* _PROBLEM STATEMENT_
Could every line of the data be printed exactly as it reads?

* _INFORMATION PROVIDED_
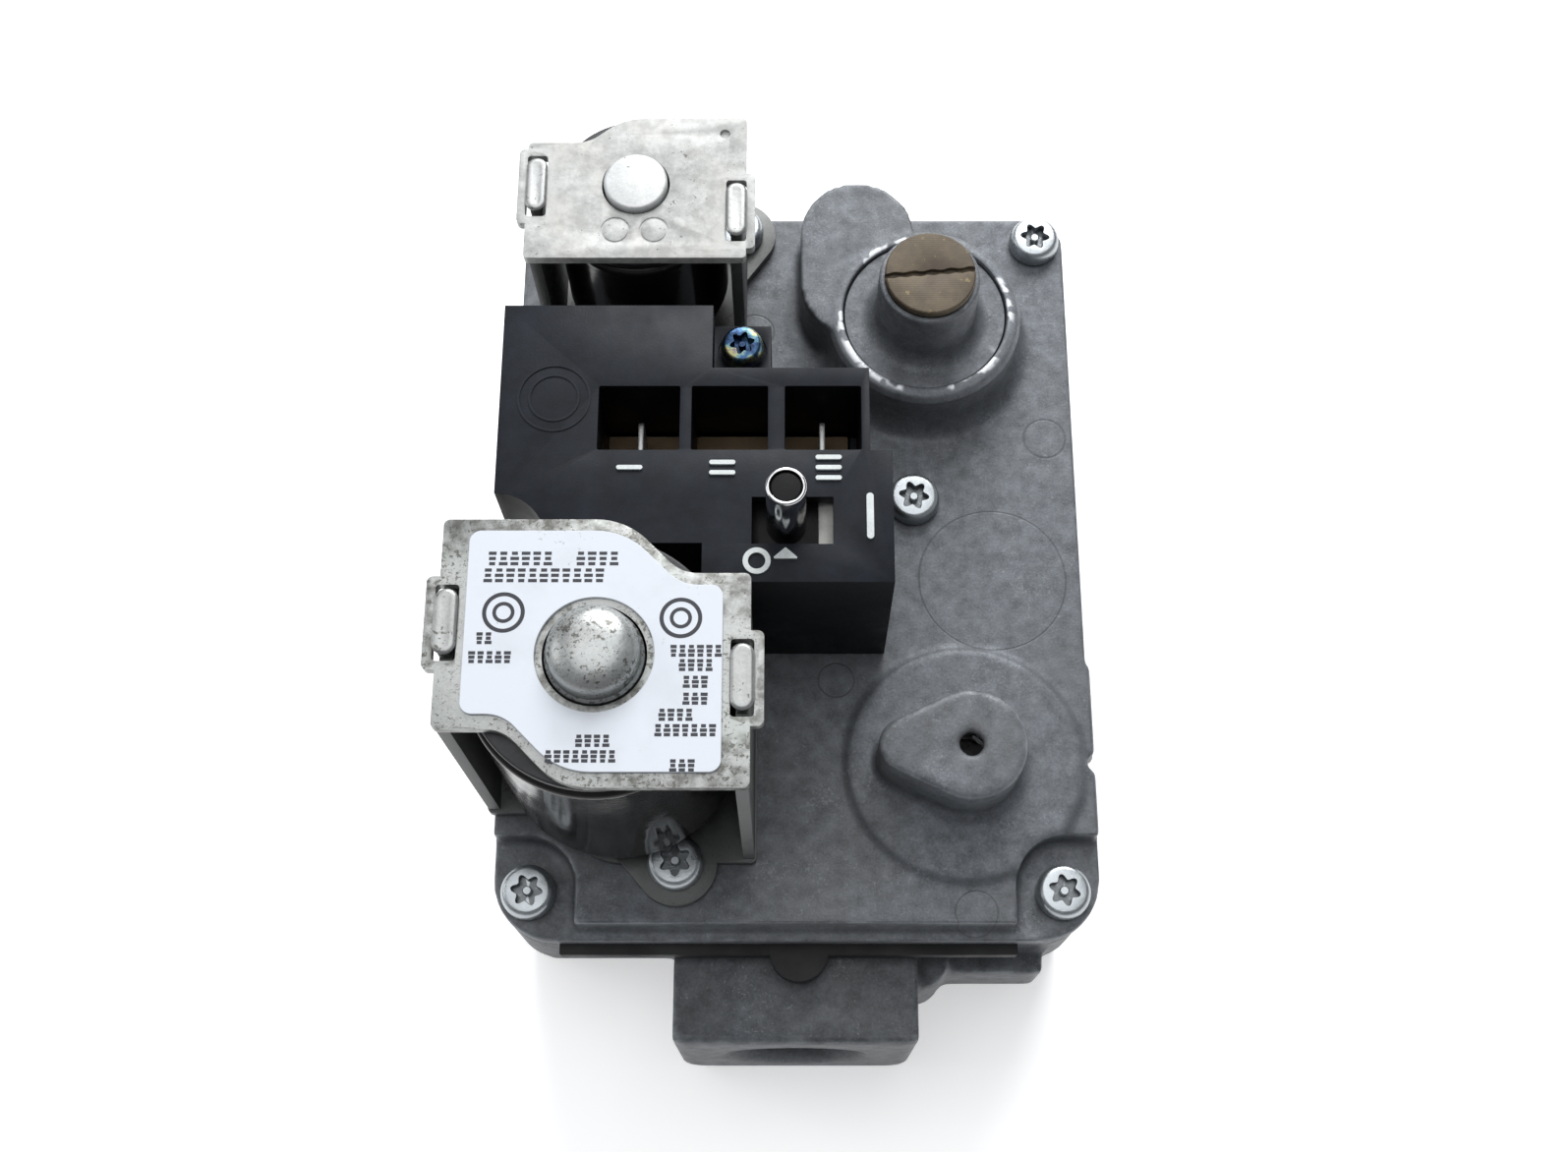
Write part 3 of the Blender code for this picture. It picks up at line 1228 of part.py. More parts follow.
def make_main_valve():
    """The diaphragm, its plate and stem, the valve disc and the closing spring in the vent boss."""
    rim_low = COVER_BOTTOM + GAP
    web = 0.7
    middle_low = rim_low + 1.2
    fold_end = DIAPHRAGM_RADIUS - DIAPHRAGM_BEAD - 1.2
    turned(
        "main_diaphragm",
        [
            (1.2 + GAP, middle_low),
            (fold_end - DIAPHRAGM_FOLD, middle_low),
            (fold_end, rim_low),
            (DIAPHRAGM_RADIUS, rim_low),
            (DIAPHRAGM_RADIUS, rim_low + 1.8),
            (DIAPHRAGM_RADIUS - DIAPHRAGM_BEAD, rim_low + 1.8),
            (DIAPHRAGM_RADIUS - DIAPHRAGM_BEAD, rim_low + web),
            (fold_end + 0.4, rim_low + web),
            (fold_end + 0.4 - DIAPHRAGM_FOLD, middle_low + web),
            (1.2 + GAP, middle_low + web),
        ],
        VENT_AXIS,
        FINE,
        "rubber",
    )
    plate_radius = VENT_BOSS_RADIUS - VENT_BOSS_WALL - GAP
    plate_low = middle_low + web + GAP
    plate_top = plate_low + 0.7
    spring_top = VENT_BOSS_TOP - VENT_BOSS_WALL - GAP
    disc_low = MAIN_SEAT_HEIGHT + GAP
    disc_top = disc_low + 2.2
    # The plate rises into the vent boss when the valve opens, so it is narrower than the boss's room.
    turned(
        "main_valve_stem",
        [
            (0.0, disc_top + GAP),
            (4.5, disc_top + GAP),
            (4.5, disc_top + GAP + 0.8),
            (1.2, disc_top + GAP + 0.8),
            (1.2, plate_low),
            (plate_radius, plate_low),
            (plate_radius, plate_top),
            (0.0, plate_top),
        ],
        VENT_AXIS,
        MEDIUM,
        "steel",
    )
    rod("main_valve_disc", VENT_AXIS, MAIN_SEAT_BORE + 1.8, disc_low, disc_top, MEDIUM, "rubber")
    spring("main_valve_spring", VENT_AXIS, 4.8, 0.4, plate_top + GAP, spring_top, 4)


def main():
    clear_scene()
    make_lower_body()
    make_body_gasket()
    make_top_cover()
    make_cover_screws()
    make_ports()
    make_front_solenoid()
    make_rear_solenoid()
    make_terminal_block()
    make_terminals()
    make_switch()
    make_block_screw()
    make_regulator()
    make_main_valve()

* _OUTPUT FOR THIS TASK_
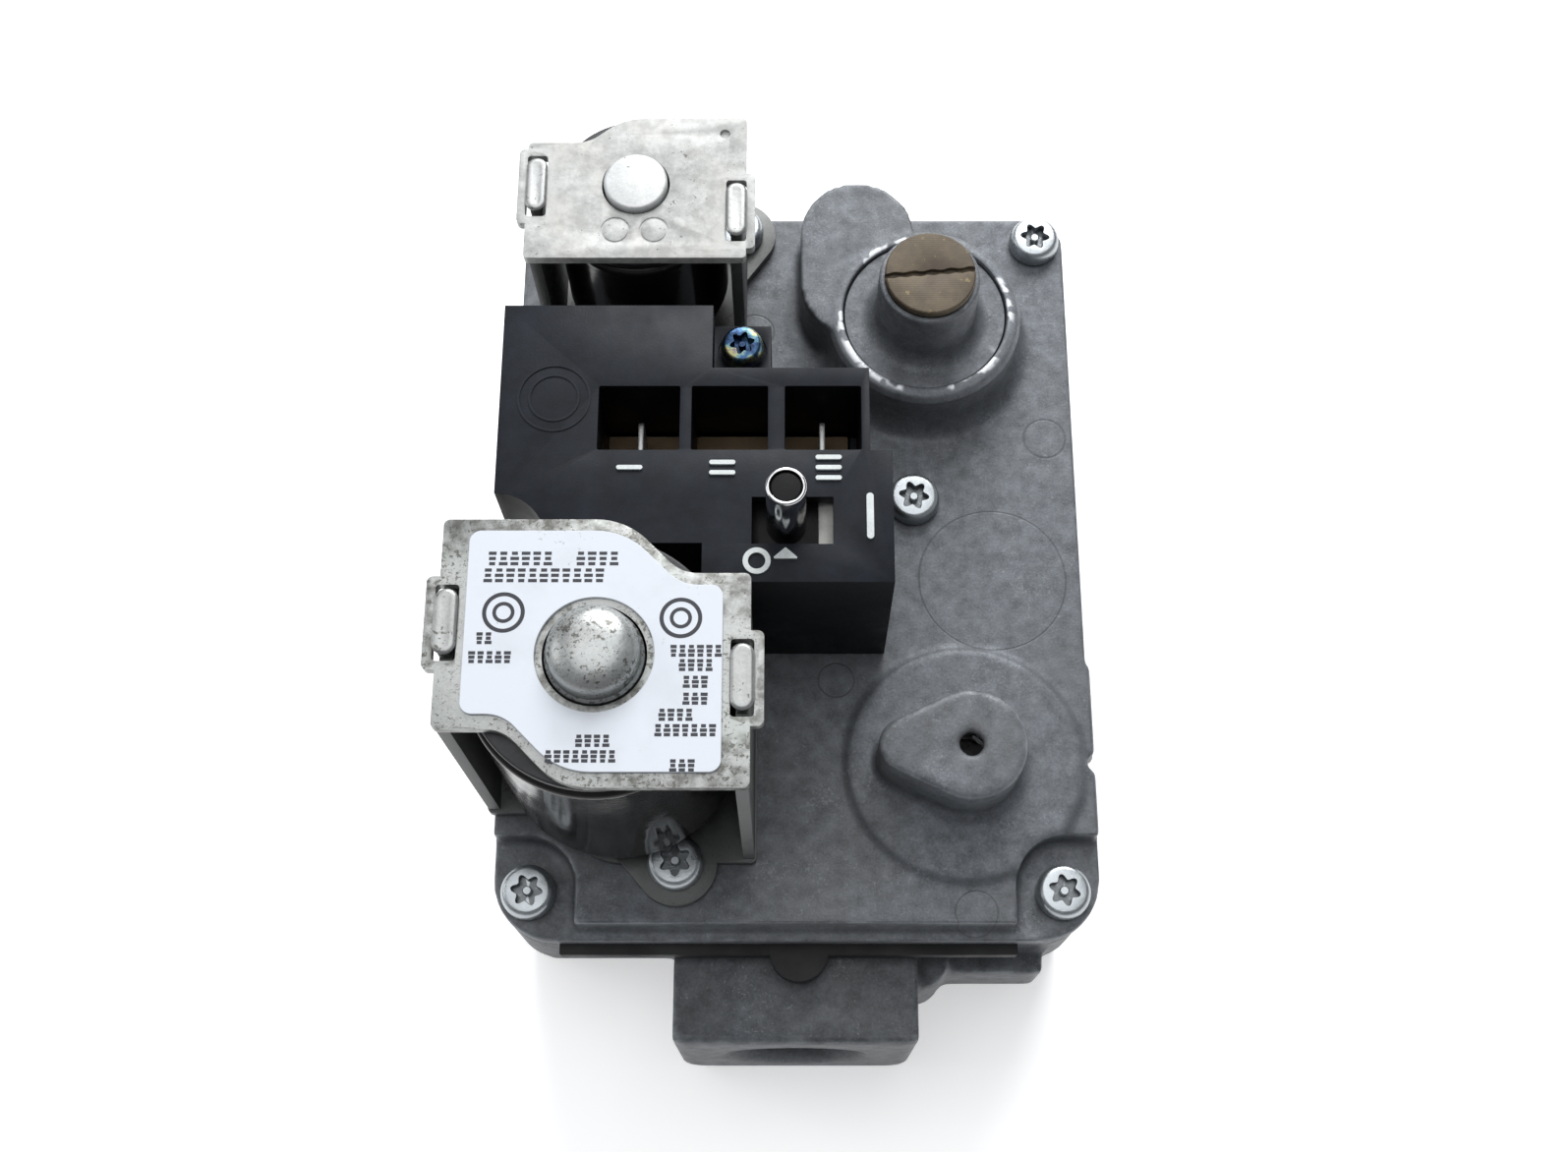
Write part 3 of the Blender code for this picture. It picks up at line 1228 of part.py. More parts follow.
def make_main_valve():
    """The diaphragm, its plate and stem, the valve disc and the closing spring in the vent boss."""
    rim_low = COVER_BOTTOM + GAP
    web = 0.7
    middle_low = rim_low + 1.2
    fold_end = DIAPHRAGM_RADIUS - DIAPHRAGM_BEAD - 1.2
    turned(
        "main_diaphragm",
        [
            (1.2 + GAP, middle_low),
            (fold_end - DIAPHRAGM_FOLD, middle_low),
            (fold_end, rim_low),
            (DIAPHRAGM_RADIUS, rim_low),
            (DIAPHRAGM_RADIUS, rim_low + 1.8),
            (DIAPHRAGM_RADIUS - DIAPHRAGM_BEAD, rim_low + 1.8),
            (DIAPHRAGM_RADIUS - DIAPHRAGM_BEAD, rim_low + web),
            (fold_end + 0.4, rim_low + web),
            (fold_end + 0.4 - DIAPHRAGM_FOLD, middle_low + web),
            (1.2 + GAP, middle_low + web),
        ],
        VENT_AXIS,
        FINE,
        "rubber",
    )
    plate_radius = VENT_BOSS_RADIUS - VENT_BOSS_WALL - GAP
    plate_low = middle_low + web + GAP
    plate_top = plate_low + 0.7
    spring_top = VENT_BOSS_TOP - VENT_BOSS_WALL - GAP
    disc_low = MAIN_SEAT_HEIGHT + GAP
    disc_top = disc_low + 2.2
    # The plate rises into the vent boss when the valve opens, so it is narrower than the boss's room.
    turned(
        "main_valve_stem",
        [
            (0.0, disc_top + GAP),
            (4.5, disc_top + GAP),
            (4.5, disc_top + GAP + 0.8),
            (1.2, disc_top + GAP + 0.8),
            (1.2, plate_low),
            (plate_radius, plate_low),
            (plate_radius, plate_top),
            (0.0, plate_top),
        ],
        VENT_AXIS,
        MEDIUM,
        "steel",
    )
    rod("main_valve_disc", VENT_AXIS, MAIN_SEAT_BORE + 1.8, disc_low, disc_top, MEDIUM, "rubber")
    spring("main_valve_spring", VENT_AXIS, 4.8, 0.4, plate_top + GAP, spring_top, 4)


def main():
    clear_scene()
    make_lower_body()
    make_body_gasket()
    make_top_cover()
    make_cover_screws()
    make_ports()
    make_front_solenoid()
    make_rear_solenoid()
    make_terminal_block()
    make_terminals()
    make_switch()
    make_block_screw()
    make_regulator()
    make_main_valve()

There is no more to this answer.